Recipes

Savannah Clams & Linguine (Paula Deen) - Linguine with Clam Sauce

Pasta · Seafood · Paula Deen

Ingredients

  • 2 Tbsp kosher salt (for the pasta water)
  • 16 oz linguine
  • 4 Tbsp extra virgin olive oil
  • 1 cup Pinot Grigio (or dry white wine)
  • 1 lb littleneck clams (or cockles/clams of your choice)
  • 1 cup clam juice

Crushed red pepper flakes, to taste

  • 1 lemon, zested
  • 1/4 cup Italian parsley, roughly chopped
  • 2 cloves garlic, minced
  • Salt and pepper, to taste

Directions

Boil the Pasta

  1. Bring 8 quarts of water and the 2 Tbsp of kosher salt to a boil. Add the linguine and cook for about 5 minutes (halfway through, as it will finish cooking in the sauce).
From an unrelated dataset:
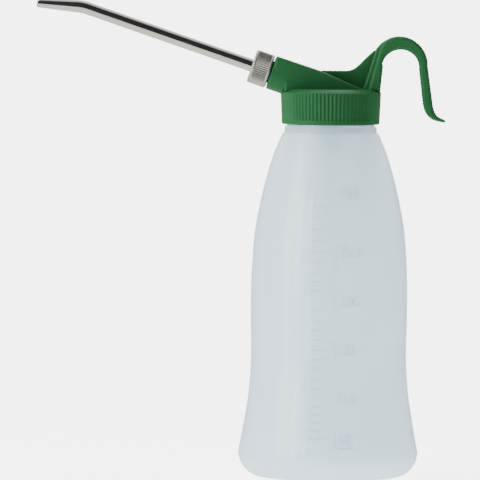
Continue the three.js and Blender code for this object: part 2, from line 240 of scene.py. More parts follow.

Drain, sprinkle with a little olive oil, and set aside.

Sauté the Clams

  1. Add the olive oil to a large saucepan over high heat. Add the clams and sauté until they just start to open.

Build the Sauce

  1. Add the white wine. After one minute, stir in the garlic, clam juice, and the partially-cooked linguine.

Simmer

  1. Toss everything together and let it simmer for about 4 minutes until the pasta is tender and has absorbed the flavors.

Garnish & Serve

  1. Finish by tossing in the crushed red pepper flakes and chopped parsley. Twirl the pasta into bowls, top with fresh lemon zest, and arrange the opened clams around the pasta.